In Iowa and Florida, federal prosecutors have sought from the school districts lists of salespeople and communications regarding the Promethean boards exchanged by a group of top school officials and “all transactions and activity related to the negotiation(s) and acquisition” of the boards, according to a subpoena. Beyond those requests, it’s unclear exactly what the investigations are focused on.
But the public debate there, as in San Diego, has centered on how school districts chose Promethean and Promethean alone. In Florida, the Sarasota Herald-Tribune reported that former superintendent Gary Norris argued that the school system didn’t need to go out to bid because at the time, Promethean was the only company that made the computerized boards.
Norris, who later moved to an Iowa school district, argued that singling out Promethean was also justified there, the Waterloo-Cedar Falls Courier reported.
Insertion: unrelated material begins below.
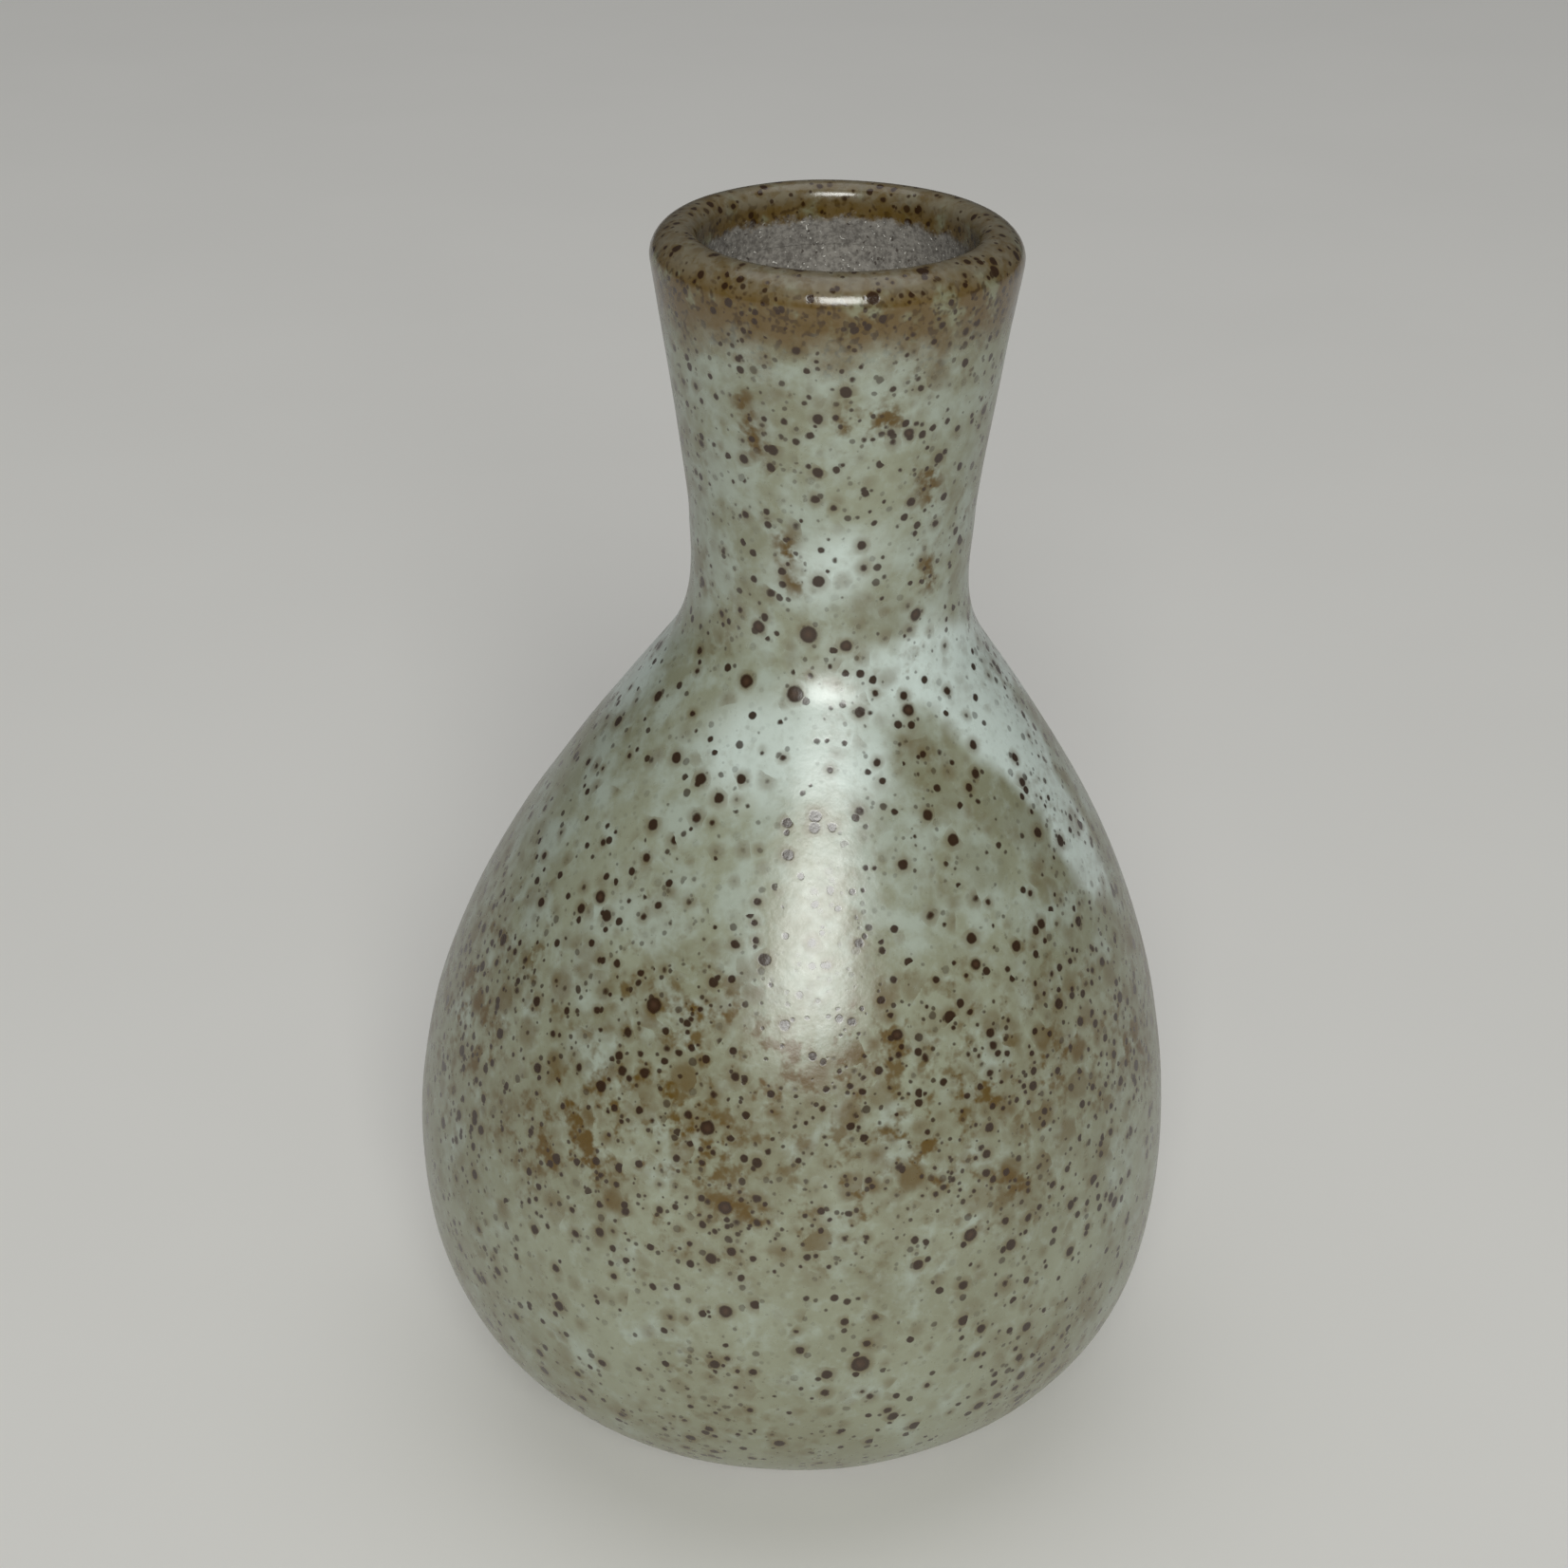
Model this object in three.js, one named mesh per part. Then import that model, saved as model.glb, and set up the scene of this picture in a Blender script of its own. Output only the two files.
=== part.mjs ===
// Speckled stoneware bud vase: a thrown clay body under a coat of celadon glaze.
// Millimetres, +Z up. The origin is under the centre of the belly, on the plane that it stands on.
import * as THREE from "three";

// ---------------------------------------------------------------------------
// Driving dimensions. Those of the outside are of the finished, glazed surface.
// ---------------------------------------------------------------------------
const height = 124;
const lipDiameter = 33.5; // widest ring of the rolled lip
const lipDrop = 2.7; // from the top of the lip down to its widest ring
const lipInnerRound = 1.4; // radius from the top of the lip into the throat
const waistDiameter = 26.5; // narrowest ring of the neck
const neckRootHeight = 13.5; // from the crease up to the waist
const creaseDiameter = 30.7; // where the neck rises out of the shoulder
const creaseHeight = 83.5;
const creaseSlope = 54.7; // degrees that the shoulder stands above the horizontal there
const bellyDiameter = 76;
const bellyHeight = 30; // height of the widest ring
const footDiameter = 43; // where the belly meets the standing plane
const footSlope = 51; // degrees that the belly leaves that plane at

const neckOffset = 3.1; // the hand-thrown neck stands this far off the belly's centre, towards +X
const footOffset = 0.4; // and the foot this far

const glazeThickness = 0.5;
const bondGap = 0.3; // clearance between the glaze and the clay that it covers
const glazeLine = 2.2; // bare clay shows below this height
const throatGlazeDepth = 5.5; // the glaze runs this far down inside the lip
const neckWall = 2.7; // clay alone, in the lip and neck
const bodyWall = 4.4; // clay alone, in the belly
const floorThickness = 6; // from the standing plane up to the middle of the inside
const floorRise = 1.2; // how much higher the floor is where it meets the wall
const footRingWidth = 4;
const footRecess = 1.4; // depth of the hollow inside the foot ring
const footEdge = 0.7; // chamfer round the outside of the foot

// Fullness of each stretch of the outline: handle lengths as a share of the stretch's height
const lowerBelly = [0.34, 0.71];
const shoulder = [0.45, 0.27];
const neckRoot = [0.43, 0.24];
const flare = [0.15, 0.02];

const segments = 48; // round the axis
const steps = { lowerBelly: 8, shoulder: 7, neckRoot: 4, flare: 4, lip: 3 };

const colours = { glaze: 0xa9ab97, clay: 0x8a8178 };

// ---------------------------------------------------------------------------
// The outline: samples, each a point with its outward normal
// ---------------------------------------------------------------------------
const coat = glazeThickness + bondGap;
const waistHeight = creaseHeight + neckRootHeight;
const throatRadius = lipDiameter / 2 - neckWall - 2 * coat;
const up = new THREE.Vector2(0, 1);

function direction(degrees) {
  const angle = THREE.MathUtils.degToRad(degrees);
  return new THREE.Vector2(Math.cos(angle), Math.sin(angle));
}

// A stretch from ring a to ring b, leaving along directionA and arriving along directionB.
function stretch(a, directionA, b, directionB, [shareA, shareB]) {
  const span = b.y - a.y;
  return new THREE.CubicBezierCurve(
    a,
    a.clone().addScaledVector(directionA, span * shareA),
    b.clone().addScaledVector(directionB, -span * shareB),
    b,
  );
}

// Samples of a curve, with the normal on its right-hand side.
function sample(curve, count) {
  return Array.from({ length: count + 1 }, (_, i) => {
    const tangent = curve.getTangent(i / count);
    return { point: curve.getPoint(i / count), normal: new THREE.Vector2(tangent.y, -tangent.x) };
  });
}

function join(...stretches) {
  return stretches.flatMap((samples, i) => (i ? samples.slice(1) : samples));
}

function offset(samples, distance) {
  return samples.map(({ point, normal }) => ({
    point: point.clone().addScaledVector(normal, distance),
    normal,
  }));
}

// The part of a rising row of samples above a height, starting at that height.
function above(samples, z) {
  const i = samples.findIndex(({ point }) => point.y > z);
  const [low, high] = [samples[i - 1], samples[i]];
  const share = (z - low.point.y) / (high.point.y - low.point.y);
  const start = {
    point: low.point.clone().lerp(high.point, share),
    normal: low.normal.clone().lerp(high.normal, share).normalize(),
  };
  return [start, ...samples.slice(i)];
}

const foot = new THREE.Vector2(footDiameter / 2, 0);
const belly = new THREE.Vector2(bellyDiameter / 2, bellyHeight);
const crease = new THREE.Vector2(creaseDiameter / 2, creaseHeight);
const waist = new THREE.Vector2(waistDiameter / 2, waistHeight);
const lip = new THREE.Vector2(lipDiameter / 2, height - lipDrop);
const outOfFoot = direction(footSlope);
const inOverShoulder = direction(180 - creaseSlope);

const outside = join(
  sample(stretch(foot, outOfFoot, belly, up, lowerBelly), steps.lowerBelly),
  sample(stretch(belly, up, crease, inOverShoulder, shoulder), steps.shoulder),
  sample(stretch(crease, inOverShoulder, waist, up, neckRoot), steps.neckRoot),
  sample(stretch(waist, up, lip, up, flare), steps.flare),
);

// The lip rolls over from its widest ring to its top, then into the throat.
function quarter(centre, radii, startAngle) {
  const end = startAngle + Math.PI / 2;
  return sample(new THREE.EllipseCurve(centre.x, centre.y, ...radii, startAngle, end), steps.lip);
}

const lipTop = throatRadius + lipInnerRound;
const throatTop = new THREE.Vector2(lipTop, height - lipInnerRound);
const lipRound = join(
  quarter(new THREE.Vector2(lipTop, lip.y), [lip.x - lipTop, lipDrop], 0),
  quarter(throatTop, [lipInnerRound, lipInnerRound], Math.PI / 2),
);

// The clay's inside, a wall's thickness in from the outside. Its normals point into the hollow.
function clayWall(z) {
  const share = THREE.MathUtils.smoothstep(z, bellyHeight, waistHeight);
  return THREE.MathUtils.lerp(bodyWall, neckWall, share);
}

const inside = outside
  .map(({ point, normal }) => ({
    point: point.clone().addScaledVector(normal, -coat - clayWall(point.y)),
    normal: normal.clone().negate(),
  }))
  .filter(({ point }) => point.y < throatTop.y);

// ---------------------------------------------------------------------------
// Solids of revolution, with each ring slid sideways by the vase's hand-made lean
// ---------------------------------------------------------------------------
function lean(z) {
  const ofFoot = 1 - THREE.MathUtils.smoothstep(z, 0, bellyHeight);
  const ofNeck = THREE.MathUtils.smoothstep(z, bellyHeight, waistHeight);
  return footOffset * ofFoot + neckOffset * ofNeck;
}

function turned(name, profile, material) {
  const geometry = new THREE.LatheGeometry(profile, segments);
  geometry.rotateX(Math.PI / 2); // from a lathe's +Y axis to +Z
  const position = geometry.attributes.position;
  for (let i = 0; i < position.count; i++)
    position.setX(i, position.getX(i) + lean(position.getZ(i)));
  geometry.computeVertexNormals();
  const mesh = new THREE.Mesh(geometry, new THREE.MeshStandardMaterial(material));
  mesh.name = name;
  return mesh;
}

const pointsOf = (samples) => samples.map(({ point }) => point);

// Clay body: foot ring, the wall under the glaze, the lip, and the bare inside and floor.
function clayBody() {
  const outer = above(offset(outside, -coat), footEdge);
  const ring = outer[0].point.x - footEdge;
  const profile = [
    new THREE.Vector2(0, footRecess),
    new THREE.Vector2(ring - footRingWidth - footRecess, footRecess),
    new THREE.Vector2(ring - footRingWidth, 0),
    new THREE.Vector2(ring, 0),
    ...pointsOf(outer),
    ...pointsOf(offset(lipRound, -coat)).slice(1),
    ...pointsOf(above(inside, floorThickness + floorRise)).reverse(),
    new THREE.Vector2(0, floorThickness),
  ];
  return turned("clay_body", profile, { color: colours.clay, roughness: 0.9, metalness: 0 });
}

// Glaze coat: a skin over the outside, over the lip and down the top of the throat.
function glazeCoat() {
  const throat = above(offset(inside, coat), height - throatGlazeDepth).reverse();
  const face = [...above(outside, glazeLine), ...lipRound.slice(1), ...throat];
  const profile = [...pointsOf(face), ...pointsOf(offset(face, -glazeThickness)).reverse()];
  profile.push(profile[0]);
  return turned("glaze_coat", profile, { color: colours.glaze, roughness: 0.4, metalness: 0 });
}

const vase = new THREE.Group();
vase.add(clayBody(), glazeCoat());

export default vase;
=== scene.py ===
"""Speckled stoneware bud vase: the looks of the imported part.

Laid out as a Blender add-on and run as a script.
"""

import math

import bmesh
import bpy
import numpy as np
from mathutils import Matrix, Vector, noise


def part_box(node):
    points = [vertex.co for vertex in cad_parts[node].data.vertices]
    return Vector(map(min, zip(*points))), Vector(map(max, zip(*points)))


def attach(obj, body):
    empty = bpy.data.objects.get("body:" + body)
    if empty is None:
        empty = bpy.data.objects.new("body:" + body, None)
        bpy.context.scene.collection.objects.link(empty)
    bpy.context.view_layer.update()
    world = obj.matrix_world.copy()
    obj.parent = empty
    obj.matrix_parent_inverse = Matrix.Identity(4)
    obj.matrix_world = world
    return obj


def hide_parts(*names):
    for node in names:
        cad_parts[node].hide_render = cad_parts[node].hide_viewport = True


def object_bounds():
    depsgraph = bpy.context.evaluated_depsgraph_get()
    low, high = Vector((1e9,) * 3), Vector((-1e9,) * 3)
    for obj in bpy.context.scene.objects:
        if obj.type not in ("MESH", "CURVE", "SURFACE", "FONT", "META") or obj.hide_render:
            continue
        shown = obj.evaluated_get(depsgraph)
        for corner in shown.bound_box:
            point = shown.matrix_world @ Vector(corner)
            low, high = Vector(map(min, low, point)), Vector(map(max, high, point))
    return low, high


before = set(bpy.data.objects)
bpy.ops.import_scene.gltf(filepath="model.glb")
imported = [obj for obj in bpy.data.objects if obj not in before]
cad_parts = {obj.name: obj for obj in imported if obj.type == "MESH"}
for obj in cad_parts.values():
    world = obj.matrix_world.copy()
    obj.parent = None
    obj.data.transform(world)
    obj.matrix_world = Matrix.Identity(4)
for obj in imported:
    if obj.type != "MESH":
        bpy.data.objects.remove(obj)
CAD_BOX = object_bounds()
GLAZE_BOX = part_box("glaze_coat")

bl_info = {
    "name": "Stoneware bud vase",
    "version": (1, 0, 0),
    "blender": (4, 5, 0),
    "location": "View3D > Sidebar > Bud vase",
    "description": "Builds a glazed, speckled stoneware bud vase around its packed model",
    "category": "Object",
}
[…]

Tucson schools also chose Promethean as their sole whiteboard brand and used a state contract to obtain the boards, something that San Diego did too. The Arizona attorney general found that the Tucson school district violated state laws when it bought boards without approval from the school board and skirted the need to competitively bid for some items.
The Arizona investigation also found that Promethean had paid for hotel rooms, meals and an iPod for Tucson school district employees after it had already been awarded work in its schools, “in blatant violation of Arizona law.” The school district was fined and several officials were sanctioned; Promethean spokeswoman Jodie Pozo-Olano said no action was taken against the company.
Outside experts who sit on an oversight committee for the $2.1 billion school renovation bond say they’re watching the headlines from elsewhere, but haven’t seen any evidence of wrongdoing here.
“If you think there might be fire, first you look for smoke,” said attorney John Stump, who leads a subcommittee devoted to audits. “We haven’t even smelled any smoke yet. But we’re watching.”